AbstractsBiology & Animal Science

A novel sequencing method to explore two molecular mechanisms of rapid adaptation

by Keisha Dawn Carlson




Institution: University of Washington
Department:
Degree: PhD
Year: 2015
Keywords: buffering; genetic variation; genome instability; rapid adaptation; short tandem repeat; technology development; Genetics
Record ID: 2059443
Full text PDF: http://hdl.handle.net/1773/27486


Abstract

To survive in an ever-changing world, organisms need to rapidly adapt to new environments. In my dissertation, I address two molecular mechanisms that may contribute to rapid adaptation to new environments and help to address the "missing heritability" of complex traits.
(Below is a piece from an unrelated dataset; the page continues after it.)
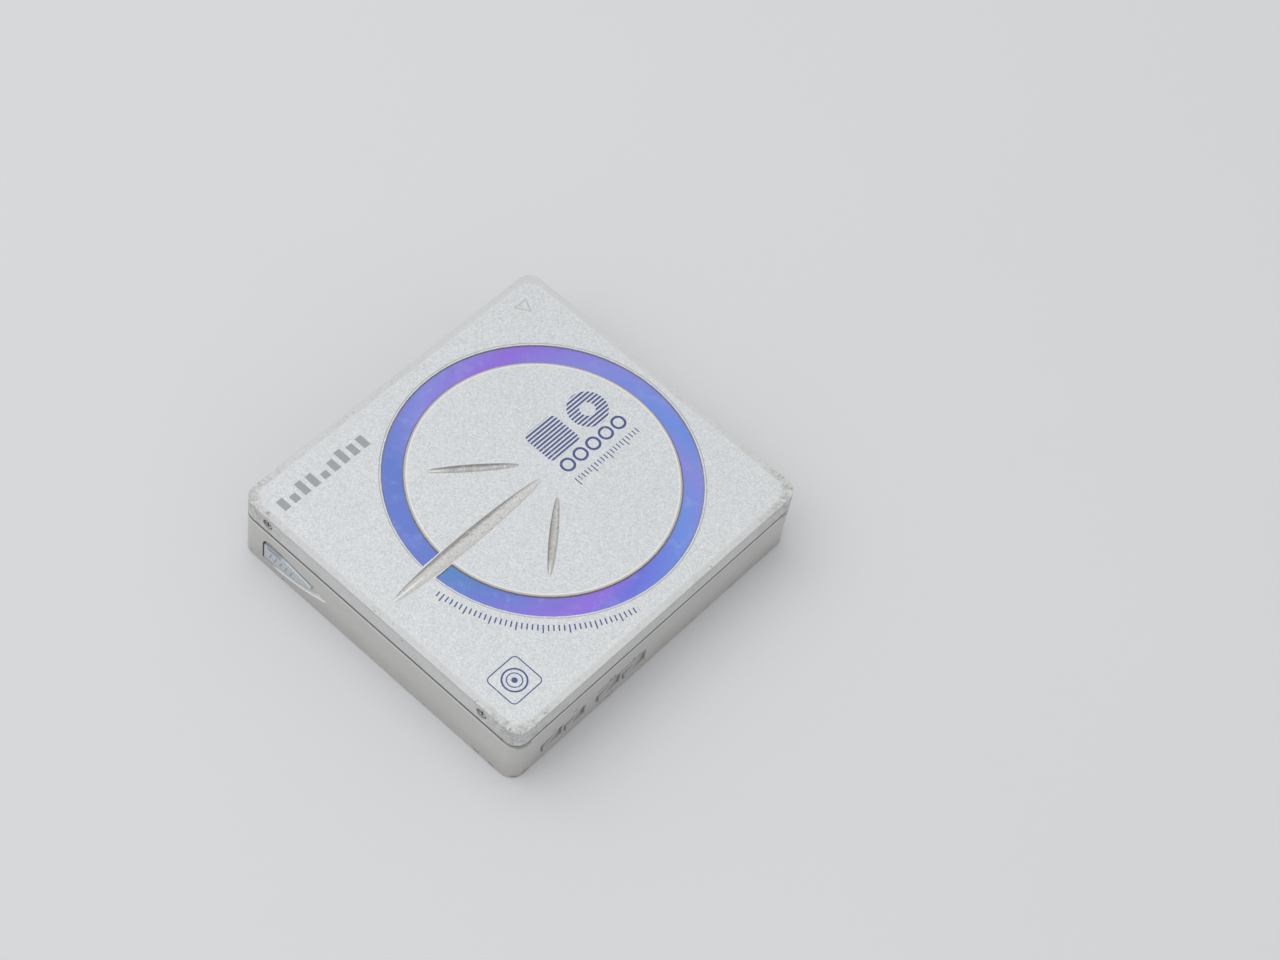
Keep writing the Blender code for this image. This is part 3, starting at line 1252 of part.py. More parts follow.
def battery_door():
    """Door in the +X wall, round at its hinge end."""
    axis = (door_axis_x(), DOOR_HINGE_Y)
    free_y = DOOR_HINGE_Y + DOOR_LENGTH
    points = arc(axis, DOOR_RADIUS, 180, 360, SMALL_SIDES)
    points += [(axis[0] + DOOR_RADIUS, free_y), (axis[0] - DOOR_RADIUS, free_y)]
    low = BATTERY_Z - DOOR_HEIGHT / 2
    hole = circle(axis, DOOR_PIN_RADIUS + DOOR_PIN_GAP, SMALL_SIDES)
    door = prism("battery_door", [points, hole], low, low + DOOR_HEIGHT)
    nail_y = free_y - DOOR_NAIL_INSET
    nail_low = (BODY_WIDTH / 2 - DOOR_NAIL_DEPTH, nail_y, BATTERY_Z - DOOR_NAIL_HALF)
    nail_high = (BODY_WIDTH / 2 + OVERRUN, nail_y + DOOR_NAIL_WIDTH, BATTERY_Z + DOOR_NAIL_HALF)
    cut(door, box("door_nail_notch", nail_low, nail_high))
    add_boolean(door, prism("door_limit", [body_outline(0)], 0, SEAM_HEIGHT), "INTERSECT")
    return keep(door, GREY_PAINT)


def battery_door_pin():
    place = (door_axis_x(), DOOR_HINGE_Y, BATTERY_Z)
    pin = cylinder("battery_door_pin", place, DOOR_PIN_RADIUS, DOOR_PIN_LENGTH, "Z", SMALL_SIDES)
    return keep(pin, STEEL)


# Keys
def key_spans():
    """Name, left end and right end of each key's opening."""
    spans = []
    for left, length, names in zip(KEY_GROUP_LEFTS, KEY_GROUP_LENGTHS, KEY_NAMES):
        each = (length - KEY_SPACING) / len(names)
        for index, name in enumerate(names):
            start = left + index * (each + KEY_SPACING)
            spans.append((name, start, start + each))
    return spans


def key_outline(left, right, inset):
    """Front view of a key: its top rises towards +X."""
    top_left = (left + inset, KEY_LEFT_TOP - inset)
    top_right = (right - inset, KEY_RIGHT_TOP - inset)
    return [(left + inset, KEY_BOTTOM + inset), (right - inset, KEY_BOTTOM + inset), top_right, top_left]


def cut_key_openings(shell):
    outside = -BODY_DEPTH / 2 - OVERRUN
    inside = -BASE_INNER_Y + OVERRUN
    for name, left, right in key_spans():
        cut(shell, prism(name + "_opening", [key_outline(left, right, 0)], outside, inside, "Y"))


def key(name, left, right):
    """Key cap: proud at its low end, sloping in towards +X, with a flange behind the wall."""
    front = -BODY_DEPTH / 2
    back = -BASE_INNER_Y + FIT_GAP
    cap = prism(name, [key_outline(left, right, KEY_GAP)], front - KEY_PROUD, back + EMBED, "Y")
    far = front - KEY_PROUD - OVERRUN
    slope = [(left, front - KEY_PROUD), (right, front + KEY_SUNK), (right, far), (left, far)]
    cut(cap, prism(name + "_slope", [slope], -OVERRUN, KEY_RIGHT_TOP + OVERRUN))
    spread = KEY_FLANGE_SPREAD
    low = (left - spread, back, KEY_BOTTOM - spread / 2)
    high = (right + spread, back + KEY_FLANGE, KEY_RIGHT_TOP + spread)
    join(cap, box(name + "_flange", low, high))
    return keep(cap, SILVER_PAINT)


def key_switch(name, left, right):
    """Click switch behind a key, on the key board."""
    back = -BASE_INNER_Y + FIT_GAP + KEY_FLANGE
    middle_x = (left + right) / 2
    middle_z = (KEY_BOTTOM + KEY_RIGHT_TOP) / 2
    plunger_tip = back + KEY_TRAVEL + RUNNING_GAP
    face = plunger_tip + SWITCH_PLUNGER_HEIGHT
    half = SWITCH_SIZE / 2
    low = (middle_x - half, face, middle_z - half)
    body = box(name, low, (middle_x + half, face + SWITCH_DEPTH, middle_z + half))
    centre = (middle_x, face, middle_z)
    length = 2 * SWITCH_PLUNGER_HEIGHT
    join(body, cylinder(name + "_plunger", centre, SWITCH_PLUNGER_RADIUS, length, "Y", SMALL_SIDES))
    return keep(body, BLACK_PLASTIC)


def key_board():
    spans = key_spans()
    back = -BASE_INNER_Y + FIT_GAP + KEY_FLANGE + KEY_TRAVEL + RUNNING_GAP
    face = back + SWITCH_PLUNGER_HEIGHT + SWITCH_DEPTH + CHIP_GAP
    low = (spans[0][1], face, FLOOR_THICKNESS + FIT_GAP)
    board = box("key_board", low, (spans[-1][2], face + KEY_BOARD_THICKNESS, KEY_BOARD_TOP))
    return keep(board, GREEN_BOARD)


# Release slide
def dish_bottom(y):
    """Height of the dish's lower edge, which rises towards its -Y tip."""
    share = max(0, (DISH_BEND_Y - y) / (DISH_BEND_Y - DISH_TIP_Y))
    return DISH_BOTTOM + (DISH_TIP_Z - DISH_BOTTOM) * share ** DISH_POWER


def dish_outline():
    """Side view of the thumb dish: a nearly straight top edge over a curved lip."""
    corner = (DISH_BACK_Y - DISH_TOP_CORNER, DISH_TOP - DISH_TOP_CORNER)
    points = arc(corner, DISH_TOP_CORNER, 90, 0, COARSE_STEPS)
    points.append((DISH_BACK_Y, DISH_BOTTOM))
    for step in range(DISH_STEPS + 1):
        y = DISH_BEND_Y + (DISH_TIP_Y - DISH_BEND_Y) * step / DISH_STEPS
        points.append((y, dish_bottom(y)))
    return points + [(DISH_SHOULDER_Y, DISH_SHOULDER_Z)]


def pad_outline():
    """Side view of the thumb pad, clear of the dish over its whole travel."""
    back = DISH_BACK_Y - SLIDE_PAD_GAP
    points = [(PAD_STEP_Y, PAD_STEP_Z), (back, PAD_TOP), (back, DISH_BOTTOM + SLIDE_PAD_GAP)]
    bend = DISH_BEND_Y + SLIDE_TRAVEL
    for step in range(DISH_STEPS + 1):
        y = bend + (PAD_TIP_Y - bend) * step / DISH_STEPS
        points.append((y, dish_bottom(y - SLIDE_TRAVEL) + SLIDE_PAD_GAP))
    return points + [(PAD_TIP_Y, PAD_TIP_Z), (PAD_SHOULDER_Y, PAD_SHOULDER_Z)]


def cut_slide_dish(shell):
    outside = -BODY_WIDTH / 2 - OVERRUN
    floor = -BODY_WIDTH / 2 + DISH_DEPTH
    cut(shell, prism("slide_dish", [dish_outline()], outside, floor, "X"))
    slot_top = SLIDE_NECK_Z + SLIDE_NECK_HEIGHT + RUNNING_GAP
    slot_low = (SLIDE_NECK_Y - SLIDE_TRAVEL - RUNNING_GAP, SLIDE_NECK_Z - RUNNING_GAP)
    slot_high = (SLIDE_NECK_Y + SLIDE_NECK_LENGTH + RUNNING_GAP, slot_top)
    slot = rounded(slot_low, slot_high, SLIDE_SLOT_CORNER, COARSE_STEPS)
    cut(shell, prism("slide_slot", [slot], floor - OVERRUN, -BASE_INNER_X + OVERRUN, "X"))
    place = (floor, DISH_MARK_Y, DISH_MARK_Z)
    cut(shell, cylinder("slide_mark", place, DISH_MARK_RADIUS, DISH_DEPTH, "X", SMALL_SIDES))


def open_slide():
    """Release slide: a plate behind the wall, a thumb pad in the dish and a claw."""
    outer = -BASE_INNER_X + FIT_GAP
    inner = outer + SLIDE_PLATE
    low = (outer, SLIDE_PLATE_FRONT_Y, SLIDE_PLATE_BOTTOM)
    slide = box("open_slide", low, (inner, SLIDE_PLATE_BACK_Y, SLIDE_PLATE_TOP))
    face = -BODY_WIDTH / 2 + SLIDE_PAD_SINK
    back = -BODY_WIDTH / 2 + DISH_DEPTH - RUNNING_GAP
    low = (back - EMBED / 2, SLIDE_NECK_Y, SLIDE_NECK_Z)
    high = (outer + EMBED, SLIDE_NECK_Y + SLIDE_NECK_LENGTH, SLIDE_NECK_Z + SLIDE_NECK_HEIGHT)
    join(slide, box("slide_neck", low, high))
    join(slide, prism("slide_pad", [pad_outline()], face, back, "X"))
    low = (outer, CLAW_Y - CLAW_WIDTH / 2, SLIDE_PLATE_TOP - EMBED)
    join(slide, box("slide_claw", low, (inner, CLAW_Y + CLAW_WIDTH / 2, CLAW_TOP)))
    low = (inner - EMBED, SLIDE_LUG_Y, SLIDE_SPRING_Z - SLIDE_LUG_LENGTH / 2)
    high = (inner + SLIDE_LUG_REACH, SLIDE_LUG_Y + SLIDE_LUG_LENGTH, SLIDE_SPRING_Z + SLIDE_LUG_LENGTH / 2)
    join(slide, box("slide_lug", low, high))
    return keep(slide, BLUE_SILVER)


def slide_spring_x():
    return -BASE_INNER_X + FIT_GAP + SLIDE_PLATE + SLIDE_LUG_REACH / 2 + RUNNING_GAP


def add_spring_peg(shell):
    """Peg that holds the fixed end of the release slide's spring."""
    start = SLIDE_LUG_Y + SLIDE_LUG_LENGTH + SLIDE_SPRING_LENGTH
    y = start + 2 * FIT_GAP + 2 * SLIDE_SPRING_WIRE + SLIDE_SPRING_RADIUS
    top = SLIDE_SPRING_Z + SLIDE_SPRING_RADIUS
    low = FLOOR_THICKNESS - EMBED
    middle = (slide_spring_x(), y, (low + top) / 2)
    join(shell, cylinder("spring_peg", middle, SLIDE_SPRING_RADIUS, top - low, "Z", SMALL_SIDES))


def slide_spring():
    """Small coil that pulls the release slide back."""
    x = slide_spring_x()
    start = SLIDE_LUG_Y + SLIDE_LUG_LENGTH + FIT_GAP + SLIDE_SPRING_WIRE
    curve = bpy.data.curves.new("slide_spring", "CURVE")
    curve.dimensions = "3D"
    curve.bevel_depth = SLIDE_SPRING_WIRE
    curve.bevel_resolution = 1
    curve.use_fill_caps = True
    spline = curve.splines.new("POLY")
    count = SLIDE_SPRING_COILS * COIL_POINTS
    spline.points.add(count)
    for index, point in enumerate(spline.points):
        angle = 2 * math.pi * index / COIL_POINTS
        along = start + SLIDE_SPRING_LENGTH * index / count
        point.co = (
            x + SLIDE_SPRING_RADIUS * math.cos(angle),
            along,
            SLIDE_SPRING_Z + SLIDE_SPRING_RADIUS * math.sin(angle),
            1,
        )
    coil = curve_to_mesh("slide_spring", curve, Matrix.Identity(4))
    return keep(coil, STEEL)


# Hold switch
def hold_switch():
    """Sliding knob with its plate behind the wall."""
    outer = BASE_INNER_X - FIT_GAP
    inner = outer - HOLD_PLATE_THICKNESS
    half_plate = HOLD_PLATE_LENGTH / 2
    middle = HOLD_Y + HOLD_TRAVEL / 2
    low = (inner, middle - half_plate, HOLD_Z - HOLD_PLATE_HEIGHT / 2)
    high = (outer, middle + half_plate - HOLD_TRAVEL, HOLD_Z + HOLD_PLATE_HEIGHT / 2)
    knob = box("hold_switch", low, high)
    half_height = HOLD_KNOB_HEIGHT / 2
    low = (HOLD_Y - HOLD_KNOB_LENGTH / 2, HOLD_Z - half_height)
    high = (HOLD_Y + HOLD_KNOB_LENGTH / 2, HOLD_Z + half_height)
    outline = rounded(low, high, half_height / 2, COARSE_STEPS)
    join(knob, prism("hold_grip", [outline], outer - EMBED, BODY_WIDTH / 2 + HOLD_PROUD, "X"))
    return keep(knob, SILVER_PAINT)


def hold_switch_unit():
    outer = BASE_INNER_X - FIT_GAP - HOLD_PLATE_THICKNESS - FIT_GAP
    half_plate = HOLD_PLATE_LENGTH / 2
    middle = HOLD_Y + HOLD_TRAVEL / 2
    low = (outer - HOLD_UNIT_DEPTH, middle - half_plate, FLOOR_THICKNESS + FIT_GAP)
    unit = box("hold_switch_unit", low, (outer, middle + half_plate, HOLD_Z + HOLD_PLATE_HEIGHT / 2))
    return keep(unit, BLACK_PLASTIC)


def build():
    lid_pieces = [lid_shell(), lid_ring(), disc_holder(), lid_catch()]
    lid_pieces += lid_screws() + cartridge_springs()
    joint_axis("lid_axis", (0, HINGE_Y, HINGE_Z), lid_pieces)
    base_shell()
    bottom_cover()
    cover_screws()
    chassis_plate()
    hinge_pins()
    chassis_dampers()
    lift_springs()
    joint_axis("spindle_axis", (SPINDLE_X, 0, HUB_TOP), [turntable(), clamp_magnet()])
    spindle_motor()
    joint_axis("sled_axis", (SLED_HOME_X, 0, ROD_Z), [pickup_sled(), pickup_lens()])
    guide_rods()
    joint_axis("lead_screw_axis", (GEAR_X, LEAD_SCREW_Y, LEAD_SCREW_Z), [lead_screw(), lead_screw_gear()])
    pinion_y = LEAD_SCREW_Y - gear_distance()
    joint_axis("motor_axis", (GEAR_X, pinion_y, LEAD_SCREW_Z), [motor_pinion()])
    sled_motor()
    main_board()
    chips()
    phones_socket()
    power_socket()
    battery()
    battery_case()
    inner_contact, door_contact = battery_contacts()
    door_place = (door_axis_x(), DOOR_HINGE_Y, BATTERY_Z)
    joint_axis("battery_door_axis", door_place, [battery_door(), door_contact])
    battery_door_pin()
    for name, left, right in key_spans():
        place = ((left + right) / 2, -BODY_DEPTH / 2, KEY_BOTTOM)
        joint_axis(name + "_axis", place, [key(name, left, right)])
        key_switch(name + "_switch", left, right)
    key_board()
    joint_axis("open_slide_axis", (-BASE_INNER_X, DISH_BACK_Y, DISH_TOP), [open_slide()])
    slide_spring()
    joint_axis("hold_axis", (BASE_INNER_X, HOLD_Y, HOLD_Z), [hold_switch()])
    hold_switch_unit()


build()
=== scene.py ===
"""Paint, marks, light and camera for the slim portable disc player."""
import json
import math

import bpy
from bpy.props import FloatProperty, FloatVectorProperty, PointerProperty
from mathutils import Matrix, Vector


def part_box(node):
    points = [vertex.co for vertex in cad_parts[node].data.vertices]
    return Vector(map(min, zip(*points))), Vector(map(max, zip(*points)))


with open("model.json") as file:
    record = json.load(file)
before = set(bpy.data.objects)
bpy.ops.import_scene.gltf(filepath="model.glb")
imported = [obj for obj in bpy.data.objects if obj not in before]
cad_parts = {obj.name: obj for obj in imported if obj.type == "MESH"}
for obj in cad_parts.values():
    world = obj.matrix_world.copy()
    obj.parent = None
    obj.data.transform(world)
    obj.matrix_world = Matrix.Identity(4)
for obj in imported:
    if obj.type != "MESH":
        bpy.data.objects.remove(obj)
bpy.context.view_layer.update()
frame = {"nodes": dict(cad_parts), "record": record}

bl_info = {
    "name": "Portable Disc Player Looks",
    "version": (1, 0, 0),
    "blender": (4, 5, 0),
    "location": "View3D > Sidebar > Disc Player",
    "description": "Dresses the slim disc player in worn silver paint and sets up its studio",
    "category": "Object",
}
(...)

The first mechanism is short tandem repeats (STRs), short sequence units of two to ten nucleotides repeated head to tail, which mutate 10 to 10,000x faster than non-repetitive regions and have been shown to increase mutation rate under environmental stress. These highly variable, phenotypically important genetic elements have remained inaccessible to high-throughput analysis with short read sequencing and therefore have been excluded from genome-wide analyses of genotype-phenotype associations. I developed a novel method MIPSTR to accurately genotype STRs genome-wide across many individuals. The second mechanism is buffers of genetic variation, i.e. molecules or pathways that influence the penetrance of standing genetic variation by buffering its effect on phenotype. This mechanism could also be thought of as an epistatic interaction with loci across the genome. If a buffering mechanism is challenged or breaks, previously cryptic genetic variation will be revealed. In order to consider the robustness (i.e. buffering capacity) of an organism when associating genetic variants to complex traits, we need to measure robustness of individuals. MIPSTR can assess somatic STR variation within individuals as a measure of genome stability and thereby robustness. This new approach has allowed me to address two molecular mechanisms potentially important for adaptation and "missing heritability" in novel ways.